● WORK TO BE COMPLETED
Reproduce exactly the lines from the one containing "# The origin" through the one containing "obj.parent = None", both included, and nothing else.
·····
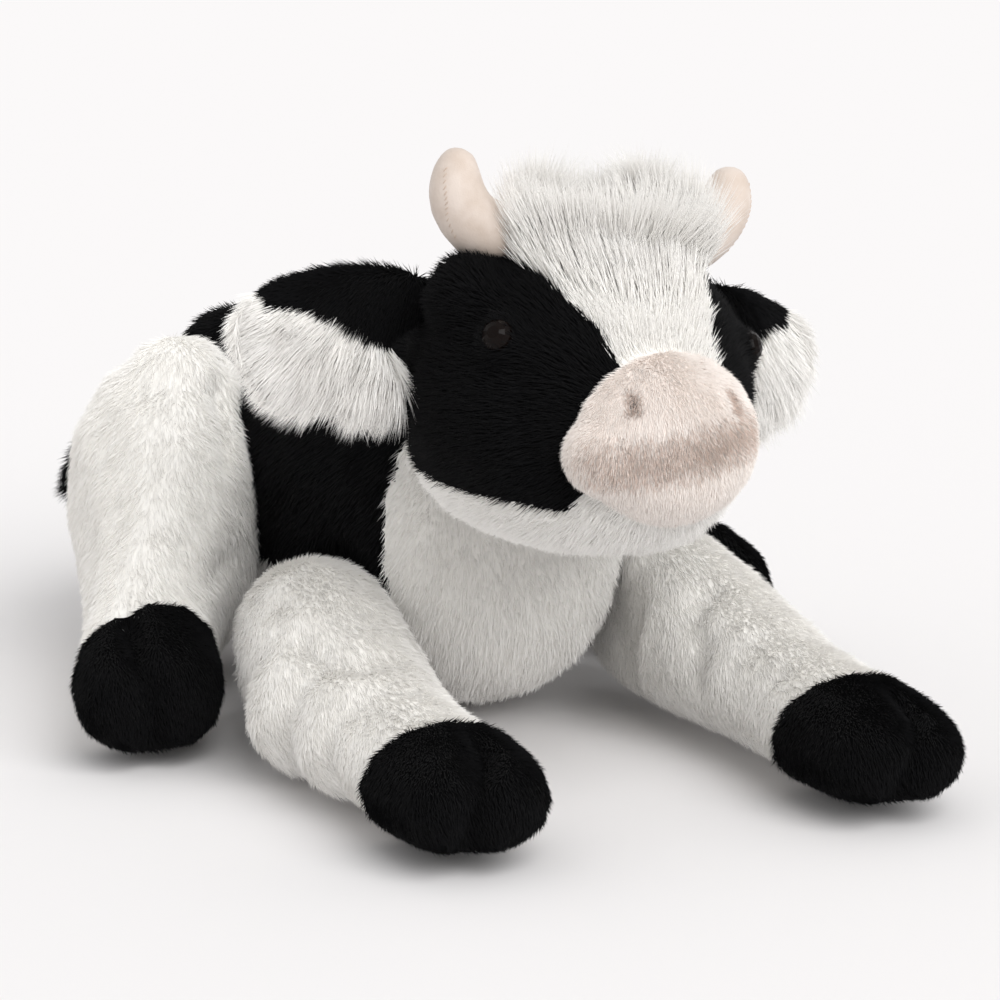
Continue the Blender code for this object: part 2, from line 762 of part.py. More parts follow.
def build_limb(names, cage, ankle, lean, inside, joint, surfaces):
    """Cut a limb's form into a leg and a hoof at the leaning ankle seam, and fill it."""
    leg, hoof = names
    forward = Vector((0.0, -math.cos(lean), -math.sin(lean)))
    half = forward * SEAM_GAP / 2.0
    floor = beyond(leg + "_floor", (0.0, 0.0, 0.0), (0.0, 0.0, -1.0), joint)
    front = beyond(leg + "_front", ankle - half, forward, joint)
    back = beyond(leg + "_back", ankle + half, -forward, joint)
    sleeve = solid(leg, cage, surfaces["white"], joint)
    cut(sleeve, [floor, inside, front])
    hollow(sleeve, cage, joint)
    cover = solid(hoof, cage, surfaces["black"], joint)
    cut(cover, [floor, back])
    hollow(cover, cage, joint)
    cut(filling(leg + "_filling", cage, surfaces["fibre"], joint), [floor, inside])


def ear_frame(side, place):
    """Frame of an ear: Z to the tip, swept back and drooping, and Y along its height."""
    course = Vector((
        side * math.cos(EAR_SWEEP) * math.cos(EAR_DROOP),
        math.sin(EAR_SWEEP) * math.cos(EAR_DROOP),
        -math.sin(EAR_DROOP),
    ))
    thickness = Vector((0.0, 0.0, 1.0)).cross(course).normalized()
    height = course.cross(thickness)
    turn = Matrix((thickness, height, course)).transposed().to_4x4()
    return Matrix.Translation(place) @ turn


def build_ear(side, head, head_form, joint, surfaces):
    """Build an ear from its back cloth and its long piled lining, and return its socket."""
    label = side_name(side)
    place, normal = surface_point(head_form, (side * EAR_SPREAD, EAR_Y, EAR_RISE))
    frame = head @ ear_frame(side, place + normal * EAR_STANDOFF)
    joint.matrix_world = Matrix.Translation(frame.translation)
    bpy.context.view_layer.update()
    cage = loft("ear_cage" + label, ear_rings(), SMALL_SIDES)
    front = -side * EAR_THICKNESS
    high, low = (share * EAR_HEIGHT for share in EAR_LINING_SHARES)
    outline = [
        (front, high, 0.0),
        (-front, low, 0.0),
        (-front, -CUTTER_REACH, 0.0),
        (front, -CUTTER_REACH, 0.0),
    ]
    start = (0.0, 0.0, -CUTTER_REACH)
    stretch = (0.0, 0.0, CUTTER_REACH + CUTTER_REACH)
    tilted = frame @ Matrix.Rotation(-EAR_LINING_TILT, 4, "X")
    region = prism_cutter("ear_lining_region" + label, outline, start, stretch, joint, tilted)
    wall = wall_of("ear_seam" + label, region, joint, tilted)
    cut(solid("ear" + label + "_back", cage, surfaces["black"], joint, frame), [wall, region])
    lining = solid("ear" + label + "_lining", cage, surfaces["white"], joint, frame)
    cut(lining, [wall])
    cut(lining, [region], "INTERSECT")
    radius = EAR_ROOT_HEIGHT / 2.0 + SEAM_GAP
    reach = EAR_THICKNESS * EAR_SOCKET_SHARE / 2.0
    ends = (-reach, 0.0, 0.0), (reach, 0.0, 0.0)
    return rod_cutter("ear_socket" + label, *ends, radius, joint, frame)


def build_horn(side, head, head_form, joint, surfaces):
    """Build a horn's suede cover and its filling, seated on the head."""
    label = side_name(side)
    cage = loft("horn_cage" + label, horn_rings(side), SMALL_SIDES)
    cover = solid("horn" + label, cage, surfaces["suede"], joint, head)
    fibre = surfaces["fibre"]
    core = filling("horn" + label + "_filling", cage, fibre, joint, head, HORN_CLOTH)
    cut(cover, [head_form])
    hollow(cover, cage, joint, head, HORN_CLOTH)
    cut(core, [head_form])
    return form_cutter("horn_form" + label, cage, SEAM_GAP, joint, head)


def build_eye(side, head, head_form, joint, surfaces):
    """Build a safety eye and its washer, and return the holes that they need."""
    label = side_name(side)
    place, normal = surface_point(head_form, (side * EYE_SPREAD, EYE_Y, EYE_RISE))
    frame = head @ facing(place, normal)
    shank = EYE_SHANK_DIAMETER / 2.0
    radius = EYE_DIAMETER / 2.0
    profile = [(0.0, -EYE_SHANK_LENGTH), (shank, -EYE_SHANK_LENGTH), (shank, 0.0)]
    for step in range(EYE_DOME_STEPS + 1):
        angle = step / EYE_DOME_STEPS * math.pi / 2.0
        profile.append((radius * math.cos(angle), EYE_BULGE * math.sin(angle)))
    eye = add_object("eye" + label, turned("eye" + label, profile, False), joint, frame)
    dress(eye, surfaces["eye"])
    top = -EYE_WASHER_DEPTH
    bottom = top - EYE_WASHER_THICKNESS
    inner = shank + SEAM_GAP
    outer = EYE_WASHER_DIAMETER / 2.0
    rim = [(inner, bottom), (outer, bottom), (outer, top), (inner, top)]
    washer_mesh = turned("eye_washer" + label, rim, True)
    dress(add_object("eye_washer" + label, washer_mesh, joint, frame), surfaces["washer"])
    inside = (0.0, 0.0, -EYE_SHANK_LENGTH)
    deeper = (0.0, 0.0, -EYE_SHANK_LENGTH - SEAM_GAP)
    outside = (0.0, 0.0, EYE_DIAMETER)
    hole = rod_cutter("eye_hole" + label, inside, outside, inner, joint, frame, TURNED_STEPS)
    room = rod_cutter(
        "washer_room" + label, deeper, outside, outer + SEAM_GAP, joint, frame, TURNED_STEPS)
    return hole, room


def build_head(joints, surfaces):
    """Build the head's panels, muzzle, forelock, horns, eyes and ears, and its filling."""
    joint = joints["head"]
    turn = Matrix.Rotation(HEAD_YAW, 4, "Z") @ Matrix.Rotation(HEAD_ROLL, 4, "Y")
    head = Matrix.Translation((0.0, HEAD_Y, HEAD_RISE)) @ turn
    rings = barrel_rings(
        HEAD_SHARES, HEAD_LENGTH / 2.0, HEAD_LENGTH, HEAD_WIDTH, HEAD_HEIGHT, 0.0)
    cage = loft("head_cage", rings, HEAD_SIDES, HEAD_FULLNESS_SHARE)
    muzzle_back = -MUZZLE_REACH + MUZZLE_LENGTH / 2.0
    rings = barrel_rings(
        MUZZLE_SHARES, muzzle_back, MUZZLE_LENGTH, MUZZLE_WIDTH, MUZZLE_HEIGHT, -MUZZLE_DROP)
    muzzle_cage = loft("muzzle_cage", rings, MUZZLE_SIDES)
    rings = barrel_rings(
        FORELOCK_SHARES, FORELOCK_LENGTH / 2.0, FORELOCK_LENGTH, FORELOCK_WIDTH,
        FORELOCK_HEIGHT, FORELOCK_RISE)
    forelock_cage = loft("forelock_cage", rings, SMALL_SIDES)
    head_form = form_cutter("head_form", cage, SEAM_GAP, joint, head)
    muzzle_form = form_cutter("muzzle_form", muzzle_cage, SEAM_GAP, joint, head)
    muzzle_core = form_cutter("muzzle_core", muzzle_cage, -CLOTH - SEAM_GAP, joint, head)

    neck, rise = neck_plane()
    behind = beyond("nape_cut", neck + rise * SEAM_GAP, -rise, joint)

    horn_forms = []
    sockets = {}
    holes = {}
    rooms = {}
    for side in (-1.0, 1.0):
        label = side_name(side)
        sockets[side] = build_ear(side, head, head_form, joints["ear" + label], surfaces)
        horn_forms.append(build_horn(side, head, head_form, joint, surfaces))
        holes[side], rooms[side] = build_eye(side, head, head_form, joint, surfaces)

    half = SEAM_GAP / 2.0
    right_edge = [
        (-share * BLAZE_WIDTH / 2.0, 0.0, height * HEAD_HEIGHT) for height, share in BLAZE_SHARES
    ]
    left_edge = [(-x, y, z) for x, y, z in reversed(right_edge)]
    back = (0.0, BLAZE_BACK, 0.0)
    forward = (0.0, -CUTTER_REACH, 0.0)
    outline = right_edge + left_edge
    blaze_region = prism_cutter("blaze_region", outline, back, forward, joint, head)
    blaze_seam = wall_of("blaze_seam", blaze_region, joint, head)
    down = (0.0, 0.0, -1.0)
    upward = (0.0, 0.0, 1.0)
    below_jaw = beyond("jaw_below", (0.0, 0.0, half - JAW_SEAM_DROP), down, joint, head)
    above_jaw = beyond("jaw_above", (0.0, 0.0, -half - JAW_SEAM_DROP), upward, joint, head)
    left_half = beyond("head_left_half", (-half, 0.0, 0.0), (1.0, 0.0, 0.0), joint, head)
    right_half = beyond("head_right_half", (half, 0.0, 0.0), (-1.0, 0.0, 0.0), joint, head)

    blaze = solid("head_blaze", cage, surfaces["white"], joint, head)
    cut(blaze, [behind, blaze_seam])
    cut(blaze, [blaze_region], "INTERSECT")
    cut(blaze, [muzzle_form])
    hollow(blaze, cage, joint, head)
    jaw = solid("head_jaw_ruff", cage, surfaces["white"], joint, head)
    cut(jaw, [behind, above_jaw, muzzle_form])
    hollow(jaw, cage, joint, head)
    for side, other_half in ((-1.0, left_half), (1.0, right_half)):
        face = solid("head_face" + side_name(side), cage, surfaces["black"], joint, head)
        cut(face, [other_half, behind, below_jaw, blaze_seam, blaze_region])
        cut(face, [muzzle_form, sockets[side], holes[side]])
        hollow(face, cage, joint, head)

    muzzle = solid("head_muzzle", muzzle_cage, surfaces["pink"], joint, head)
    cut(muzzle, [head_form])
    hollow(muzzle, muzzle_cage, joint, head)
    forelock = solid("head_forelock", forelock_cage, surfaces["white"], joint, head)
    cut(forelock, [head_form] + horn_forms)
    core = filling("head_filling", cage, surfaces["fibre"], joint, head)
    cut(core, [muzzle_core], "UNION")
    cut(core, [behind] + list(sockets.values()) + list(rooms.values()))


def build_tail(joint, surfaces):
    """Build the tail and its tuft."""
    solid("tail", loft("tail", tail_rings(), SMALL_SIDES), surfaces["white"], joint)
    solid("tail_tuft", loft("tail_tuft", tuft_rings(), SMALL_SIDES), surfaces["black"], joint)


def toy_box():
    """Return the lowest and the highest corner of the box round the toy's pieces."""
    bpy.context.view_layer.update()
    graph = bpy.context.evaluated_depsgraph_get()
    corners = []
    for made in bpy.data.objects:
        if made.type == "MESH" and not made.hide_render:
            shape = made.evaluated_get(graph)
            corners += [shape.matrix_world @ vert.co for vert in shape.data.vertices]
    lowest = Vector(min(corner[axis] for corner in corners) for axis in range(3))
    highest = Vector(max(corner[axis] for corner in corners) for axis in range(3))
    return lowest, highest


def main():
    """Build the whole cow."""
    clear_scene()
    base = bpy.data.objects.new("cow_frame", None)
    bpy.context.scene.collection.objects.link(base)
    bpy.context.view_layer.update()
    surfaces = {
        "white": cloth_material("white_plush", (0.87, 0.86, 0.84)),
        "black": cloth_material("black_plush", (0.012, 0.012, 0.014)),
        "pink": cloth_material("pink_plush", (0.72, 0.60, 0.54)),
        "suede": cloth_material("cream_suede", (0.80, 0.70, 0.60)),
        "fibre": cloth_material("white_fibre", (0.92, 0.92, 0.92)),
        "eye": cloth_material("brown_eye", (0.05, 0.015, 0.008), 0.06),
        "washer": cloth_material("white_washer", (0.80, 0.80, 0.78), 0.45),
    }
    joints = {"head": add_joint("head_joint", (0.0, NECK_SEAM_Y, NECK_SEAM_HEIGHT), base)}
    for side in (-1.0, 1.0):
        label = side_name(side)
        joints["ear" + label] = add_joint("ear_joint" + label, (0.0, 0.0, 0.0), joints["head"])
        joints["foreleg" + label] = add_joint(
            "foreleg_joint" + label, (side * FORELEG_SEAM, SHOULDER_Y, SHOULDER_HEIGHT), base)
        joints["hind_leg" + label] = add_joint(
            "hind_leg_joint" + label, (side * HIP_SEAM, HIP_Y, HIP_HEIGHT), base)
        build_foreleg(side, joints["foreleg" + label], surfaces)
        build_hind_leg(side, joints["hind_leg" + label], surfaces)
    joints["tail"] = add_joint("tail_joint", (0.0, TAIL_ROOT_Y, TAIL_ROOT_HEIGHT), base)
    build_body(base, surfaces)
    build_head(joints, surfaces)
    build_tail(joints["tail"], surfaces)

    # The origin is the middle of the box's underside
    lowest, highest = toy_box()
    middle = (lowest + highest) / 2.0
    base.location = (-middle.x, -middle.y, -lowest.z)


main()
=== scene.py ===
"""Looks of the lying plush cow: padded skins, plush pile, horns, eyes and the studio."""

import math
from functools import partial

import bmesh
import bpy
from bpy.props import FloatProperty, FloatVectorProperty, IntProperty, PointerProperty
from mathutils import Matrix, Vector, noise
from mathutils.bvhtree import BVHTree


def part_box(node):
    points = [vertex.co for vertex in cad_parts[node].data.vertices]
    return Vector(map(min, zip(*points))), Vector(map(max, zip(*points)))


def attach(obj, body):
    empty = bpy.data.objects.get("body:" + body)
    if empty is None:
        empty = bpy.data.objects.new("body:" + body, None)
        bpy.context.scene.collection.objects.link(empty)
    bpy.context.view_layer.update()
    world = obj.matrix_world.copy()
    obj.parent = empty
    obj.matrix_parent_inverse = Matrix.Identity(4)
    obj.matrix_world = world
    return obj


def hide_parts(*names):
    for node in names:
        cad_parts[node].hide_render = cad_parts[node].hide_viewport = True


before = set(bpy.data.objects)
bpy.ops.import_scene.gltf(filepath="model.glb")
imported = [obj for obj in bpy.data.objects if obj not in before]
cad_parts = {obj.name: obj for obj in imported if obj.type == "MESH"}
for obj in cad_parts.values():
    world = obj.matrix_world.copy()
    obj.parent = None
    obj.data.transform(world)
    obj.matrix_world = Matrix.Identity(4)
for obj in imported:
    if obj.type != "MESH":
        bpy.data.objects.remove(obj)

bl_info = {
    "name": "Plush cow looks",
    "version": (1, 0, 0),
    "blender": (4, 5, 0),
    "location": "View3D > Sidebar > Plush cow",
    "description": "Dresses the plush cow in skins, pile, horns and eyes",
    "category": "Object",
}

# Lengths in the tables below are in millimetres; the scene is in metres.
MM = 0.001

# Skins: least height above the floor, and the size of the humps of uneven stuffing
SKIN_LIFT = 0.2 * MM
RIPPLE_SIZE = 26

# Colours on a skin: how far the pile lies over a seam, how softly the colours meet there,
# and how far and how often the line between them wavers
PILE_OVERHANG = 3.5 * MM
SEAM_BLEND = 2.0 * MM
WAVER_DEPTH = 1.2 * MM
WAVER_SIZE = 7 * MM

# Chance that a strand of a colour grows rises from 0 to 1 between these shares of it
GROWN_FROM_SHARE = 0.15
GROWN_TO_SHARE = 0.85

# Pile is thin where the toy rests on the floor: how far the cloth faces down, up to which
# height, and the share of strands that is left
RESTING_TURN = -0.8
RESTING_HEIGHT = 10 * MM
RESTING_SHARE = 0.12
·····
● ANSWER BELOW
    # The origin is the middle of the box's underside
    lowest, highest = toy_box()
    middle = (lowest + highest) / 2.0
    base.location = (-middle.x, -middle.y, -lowest.z)


main()
=== scene.py ===
"""Looks of the lying plush cow: padded skins, plush pile, horns, eyes and the studio."""

import math
from functools import partial

import bmesh
import bpy
from bpy.props import FloatProperty, FloatVectorProperty, IntProperty, PointerProperty
from mathutils import Matrix, Vector, noise
from mathutils.bvhtree import BVHTree


def part_box(node):
    points = [vertex.co for vertex in cad_parts[node].data.vertices]
    return Vector(map(min, zip(*points))), Vector(map(max, zip(*points)))


def attach(obj, body):
    empty = bpy.data.objects.get("body:" + body)
    if empty is None:
        empty = bpy.data.objects.new("body:" + body, None)
        bpy.context.scene.collection.objects.link(empty)
    bpy.context.view_layer.update()
    world = obj.matrix_world.copy()
    obj.parent = empty
    obj.matrix_parent_inverse = Matrix.Identity(4)
    obj.matrix_world = world
    return obj


def hide_parts(*names):
    for node in names:
        cad_parts[node].hide_render = cad_parts[node].hide_viewport = True


before = set(bpy.data.objects)
bpy.ops.import_scene.gltf(filepath="model.glb")
imported = [obj for obj in bpy.data.objects if obj not in before]
cad_parts = {obj.name: obj for obj in imported if obj.type == "MESH"}
for obj in cad_parts.values():
    world = obj.matrix_world.copy()
    obj.parent = None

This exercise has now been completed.